What makes the Ozarks routing so memorable, is the manner in which Coore and Crenshaw were able to find sensible ways of looping golf from one ridge to another, without having to blast away hillsides as other projects have done. A number of greens have an infinity aspect to them, as the layout reaches the end of one ridgeline, turns around and finds a hole, or a sequence of holes, back to a more generous central plateau. Par threes at the 2nd, 8th and 12th are great examples, of how they were able to use shorter holes to chew up awkward ground and tie one playable area with another. Par fours or fives following any of the 1st, 7th or 11th holes would have been disastrous.
Design wise the infinity greens are beautiful, as are other targets set down on the ground and built with subtle shapes rather than nasty tiers. Across both nines the bunkering is appropriately strategic, or positioned to complete an attractive visual alongside the natural landforms and native grasslands. Among the many standouts are gorgeous short par threes at the 8th and 17th, a risk-reward ravine carry at the 5th and the par five 11th hole, which is Kawana-like given its shapely, internal pine trees. The putting surface on the long par three 12th is also worthy of note, for its size and strong right–to–left slope.

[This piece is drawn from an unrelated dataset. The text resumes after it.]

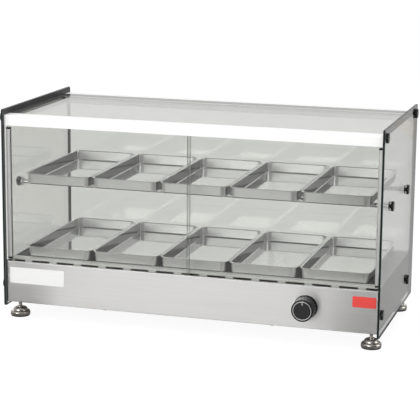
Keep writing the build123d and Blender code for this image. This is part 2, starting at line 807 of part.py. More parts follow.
def make_pan(label, x, front, rest_z):
    """Press one pan whose rim starts at the given front line and whose floor is at rest_z."""
    rim_plane = Plane(origin=(x, front + pan_length / 2, rest_z + pan_height))
    inner_inset = pan_rim + pan_wall
    rim_inset = pan_rim + pan_wall / 2
    with BuildPart() as pan:
        add(pan_form(rim_plane, pan_rim, pan_height))
        add(pan_form(rim_plane, inner_inset, pan_height - pan_wall), mode=Mode.SUBTRACT)
        with BuildSketch(rim_plane) as rim:
            RectangleRounded(pan_width, pan_length, pan_corner)
            mouth_width = pan_width - 2 * rim_inset
            mouth_length = pan_length - 2 * rim_inset
            RectangleRounded(mouth_width, mouth_length, pan_corner - rim_inset, mode=Mode.SUBTRACT)
        extrude(amount=-pan_wall)
    finish(pan, label)


for i in range(pan_count):
    pan_x = (i - (pan_count - 1) / 2) * pan_pitch
    make_pan(f"lower_pan_{i + 1}", pan_x, front_y + lower_pan_inset, deck_z + pan_rest_gap)
    make_pan(f"upper_pan_{i + 1}", pan_x, front_y + upper_pan_inset, rod_z + rod_diameter / 2 + pan_rest_gap)

# Thermostat behind the front panel, and the knob, ring, bezel and shaft in front of it
knob_plane = Plane(origin=(knob_x, front_y, knob_z), x_dir=(1, 0, 0), z_dir=(0, -1, 0))
neck_length = sheet + bezel_thickness - neck_setback
with BuildPart() as thermostat:
    with BuildSketch(knob_plane.offset(-sheet)) as case_face:
        RectangleRounded(thermostat_width, thermostat_width, thermostat_corner)
    extrude(amount=-thermostat_depth)
    with BuildSketch(knob_plane.offset(-sheet)) as neck:
        Circle(neck_diameter / 2)
    extrude(amount=neck_length)
    with BuildSketch(knob_plane.offset(neck_length - sheet)) as bore:
        Circle(shaft_diameter / 2 + shaft_fit)
    extrude(amount=-shaft_bore_depth, mode=Mode.SUBTRACT)
finish(thermostat, "thermostat")

with BuildPart() as knob_bezel:
    with BuildSketch(knob_plane) as disc:
        Circle(bezel_diameter / 2)
    extrude(amount=bezel_thickness)
    fillet(knob_bezel.edges().group_by(Axis.Y)[0], radius=bezel_edge)
    with BuildSketch(knob_plane) as hole:
        Circle(neck_hole_diameter / 2)
    extrude(amount=bezel_thickness, mode=Mode.SUBTRACT)
finish(knob_bezel, "knob_bezel")

knob_back = bezel_thickness + knob_running_gap
knob_length = knob_reach - knob_back
ring_outer = ring_mean_diameter / 2 + ring_width / 2
with BuildPart() as thermostat_knob:
    with BuildSketch(knob_plane.offset(knob_back)) as disc:
        Circle(knob_diameter / 2)
    extrude(amount=knob_length, taper=knob_taper)
    fillet(thermostat_knob.edges().group_by(Axis.Y)[0], radius=knob_edge)
    with BuildSketch(knob_plane.offset(knob_back + grip_start)) as grips:
        with PolarLocations(knob_diameter / 2 - grip_depth + grip_radius, grip_count):
            Circle(grip_radius)
    extrude(amount=knob_length - grip_start, mode=Mode.SUBTRACT)
    with BuildSketch(knob_plane.offset(knob_reach)) as face_recess:
        Circle(ring_outer)
    extrude(amount=-knob_face_recess, mode=Mode.SUBTRACT)
    with BuildSketch(knob_plane.offset(knob_back)) as socket:
        Circle(shaft_diameter / 2 + shaft_fit)
    extrude(amount=knob_socket_depth, mode=Mode.SUBTRACT)
finish(thermostat_knob, "thermostat_knob")

with BuildPart() as knob_ring:
    with BuildSketch(knob_plane.offset(knob_reach - knob_face_recess)) as ring:
        Circle(ring_outer)
        Circle(ring_outer - ring_width, mode=Mode.SUBTRACT)
        with Locations((0, ring_outer - ring_width / 2 - pointer_length / 2)):
            Rectangle(pointer_width, pointer_length)
    extrude(amount=knob_face_recess)
finish(knob_ring, "knob_ring")

shaft_front = knob_back + knob_socket_depth - shaft_tip_gap
shaft_rear = neck_length - sheet - shaft_bore_depth + shaft_tip_gap
with BuildPart() as thermostat_shaft:
    with BuildSketch(knob_plane.offset(shaft_rear)) as section:
        Circle(shaft_diameter / 2)
    extrude(amount=shaft_front - shaft_rear)
finish(thermostat_shaft, "thermostat_shaft")

# Sensing bulb in the heat shield, with its thin tube bent round to the back of the thermostat
thermostat_back = front_y + sheet + thermostat_depth
bulb_end = (knob_x - capillary_lead, shield_mid_y, bulb_z)
with BuildPart() as thermostat_bulb:
    with BuildSketch(Plane(origin=bulb_end, z_dir=(-1, 0, 0))) as bulb:
        Circle(bulb_diameter / 2)
    extrude(amount=bulb_length)
    with BuildLine() as route:
        FilletPolyline(
            bulb_end,
            (knob_x, shield_mid_y, bulb_z),
            (knob_x, shield_front - capillary_drop, bulb_z),
            (knob_x, shield_front - capillary_drop, knob_z),
            (knob_x, thermostat_back, knob_z),
            radius=capillary_radius,
        )
    with BuildSketch(Plane(origin=bulb_end, z_dir=(1, 0, 0))) as tube:
        Circle(capillary_diameter / 2)
    sweep()
finish(thermostat_bulb, "thermostat_bulb")

# Terminal block on the bottom cover, next to the cable gland
block_z = base_bottom + 2 * sheet
block_y = rear_y - terminal_inset
way_pitch = terminal_length / terminal_ways
way_places = [(gland_x + (i - (terminal_ways - 1) / 2) * way_pitch, block_y) for i in range(terminal_ways)]
with BuildPart() as terminal_block:
    with BuildSketch(Plane.XY.offset(block_z)) as foot_print:
        with Locations((gland_x, block_y)):
            RectangleRounded(terminal_length, terminal_width, terminal_corner)
    extrude(amount=terminal_height)
    with BuildSketch(Plane.XY.offset(block_z + terminal_height)) as screw_wells:
        with Locations(*way_places):
            Circle(terminal_well_diameter / 2)
    extrude(amount=-terminal_well_depth, mode=Mode.SUBTRACT)
finish(terminal_block, "terminal_block")

# Cable gland through the rear panel, with its nut inside; no lead is fitted
gland_plane = Plane(origin=(gland_x, rear_y, gland_z), x_dir=(-1, 0, 0), z_dir=(0, 1, 0))
with BuildPart() as cable_gland:
    with BuildSketch(gland_plane) as hexagon:
        RegularPolygon(gland_hex / 2, 6, major_radius=False)
    extrude(amount=gland_hex_height)
    with BuildSketch(gland_plane.offset(gland_hex_height)) as dome:
        Circle(gland_dome_diameter / 2)
    extrude(amount=gland_reach - gland_hex_height)
    fillet(cable_gland.edges().group_by(Axis.Y)[-1], radius=gland_edge)
    with BuildSketch(gland_plane) as thread:
        Circle(gland_thread_diameter / 2)
    extrude(amount=-gland_thread_length)
    with BuildSketch(gland_plane.offset(gland_reach)) as bore:
        Circle(gland_bore / 2)
    extrude(amount=-(gland_reach + gland_thread_length), mode=Mode.SUBTRACT)
finish(cable_gland, "cable_gland")

with BuildPart() as gland_nut:
    with BuildSketch(gland_plane.offset(-sheet)) as hexagon:
        RegularPolygon(gland_hex / 2, 6, major_radius=False)
        Circle(gland_thread_diameter / 2 + thread_gap, mode=Mode.SUBTRACT)
    extrude(amount=-gland_nut_thickness)
finish(gland_nut, "gland_nut")

# Levelling feet: a bright bell on a threaded stem, over a rubber pad, with a nut in the flange
stem_top = base_bottom + foot_nut_length + foot_stem_spare
with BuildPart() as foot_nuts:
    with BuildSketch(Plane.XY.offset(base_bottom - foot_nut_collar_height)) as collars:
        with Locations(*foot_places):
            Circle(foot_nut_collar / 2)
            Circle(foot_stem_diameter / 2 + foot_stem_fit, mode=Mode.SUBTRACT)
    extrude(amount=foot_nut_collar_height)
    with BuildSketch(Plane.XY.offset(base_bottom)) as barrels:
        with Locations(*foot_places):
            Circle(foot_nut_diameter / 2)
            Circle(foot_stem_diameter / 2 + foot_stem_fit, mode=Mode.SUBTRACT)
    extrude(amount=foot_nut_length)
finish(foot_nuts, "foot_nuts")

foot_names = ("front_left", "rear_left", "front_right", "rear_right")
for (x, y), name in zip(foot_places, foot_names):
    foot_plane = Plane(origin=(x, y, 0), x_dir=(1, 0, 0), z_dir=(0, -1, 0))
    with BuildPart() as foot:
        with BuildSketch(foot_plane) as half_section:
            with BuildLine() as outline:
                rim = Polyline(
                    (0, foot_pad_height),
                    (foot_bell_diameter / 2, foot_pad_height),
                    (foot_bell_diameter / 2, foot_pad_height + foot_rim_height),
                )
                foot_shoulder = (foot_shoulder_diameter / 2, foot_shoulder_height)
                shoulder = SagittaArc(rim @ 1, foot_shoulder, -foot_bulge)
                crown = SagittaArc(
                    (foot_shoulder_diameter / 2 - foot_step, foot_shoulder_height),
                    (foot_crown_diameter / 2, foot_crown_height),
                    -foot_bulge,
                )
                Line(shoulder @ 1, crown @ 0)
                Polyline(
                    crown @ 1,
                    (foot_crown_diameter / 2, foot_bell_height),
                    (foot_stem_diameter / 2, foot_bell_height),
                    (foot_stem_diameter / 2, stem_top),
                    (0, stem_top),
                    (0, foot_pad_height),
                )
            make_face()
        revolve(axis=Axis((x, y, 0), (0, 0, 1)))
    finish(foot, f"{name}_foot")

    with BuildPart() as foot_pad:
        with BuildSketch(Plane.XY) as disc:
            with Locations((x, y)):
                Circle(foot_pad_diameter / 2)
        extrude(amount=foot_pad_height)
    finish(foot_pad, f"{name}_foot_pad")
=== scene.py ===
"""Looks, light and camera of the heated display case.

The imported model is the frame. Flat folded pieces keep their own solids and get a material; pressed,
turned and moulded pieces are made again here as smooth surfaces on the same places. Metres; X to the
right, Y to the rear, Z up.
"""

import json
import math

import bpy
import numpy as np
from mathutils import Matrix, Vector


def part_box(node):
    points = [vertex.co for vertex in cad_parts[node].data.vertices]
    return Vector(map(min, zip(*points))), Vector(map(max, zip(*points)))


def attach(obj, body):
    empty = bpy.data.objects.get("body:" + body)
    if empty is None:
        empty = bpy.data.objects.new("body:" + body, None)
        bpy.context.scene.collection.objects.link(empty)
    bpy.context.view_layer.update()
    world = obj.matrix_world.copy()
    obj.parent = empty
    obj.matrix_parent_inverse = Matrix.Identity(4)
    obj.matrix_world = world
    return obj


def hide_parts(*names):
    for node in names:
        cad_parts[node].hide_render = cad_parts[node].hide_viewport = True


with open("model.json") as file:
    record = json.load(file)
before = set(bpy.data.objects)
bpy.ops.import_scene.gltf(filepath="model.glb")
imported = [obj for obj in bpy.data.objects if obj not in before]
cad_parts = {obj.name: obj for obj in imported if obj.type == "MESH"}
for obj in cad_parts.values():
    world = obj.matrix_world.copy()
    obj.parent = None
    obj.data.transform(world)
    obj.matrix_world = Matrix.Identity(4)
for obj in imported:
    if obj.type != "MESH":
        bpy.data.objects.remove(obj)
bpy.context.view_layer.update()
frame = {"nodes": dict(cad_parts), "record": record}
scene = bpy.context.scene

# Sizes in millimetres are written with this
MM = 0.001

# Camera, fitted to the square corners of the case
CAMERA_PLACE = Vector((0.9971, -3.36475, 0.992))
CAMERA_LENS = 136.67
CAMERA_SENSOR = 36
CAMERA_YAW = math.radians(16.549)
CAMERA_PITCH = math.radians(12.107)
CAMERA_ROLL = math.radians(0.523)

# Pans, as pressed. The flat of the floor starts a little way past the centre of its arc, and its
# rings lie this far inside the rim
PAN_WALL = 0.9 * MM
PAN_RIM = 4 * MM
PAN_CORNER = 19 * MM
PAN_LEAST_CORNER = 3 * MM
PAN_TAPER = math.radians(3)
PAN_FLOOR_RADIUS = 3.5 * MM
PAN_LIP_RADIUS = 1.5 * MM
PAN_FLOOR_START = 1.2 * MM
PAN_FLOOR_RINGS = np.array((70, 55, 40, 26, 18)) * MM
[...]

More than individual highlights, however, Ozarks National works because all 18 holes have their own appeal, whilst retaining a cohesive, collective charm. Rare for modern resort golf, this is both a beacon for one-off play, as well as the sort of test serious golfers will yearn to challenge over and over again. Ozarks National isn’t the hardest course at Big Cedar Lodge, nor necessarily the most spectacular. It is, however, the clear architectural standout, and certain to draw a new wave of enthusiasts to this underrated part of the country.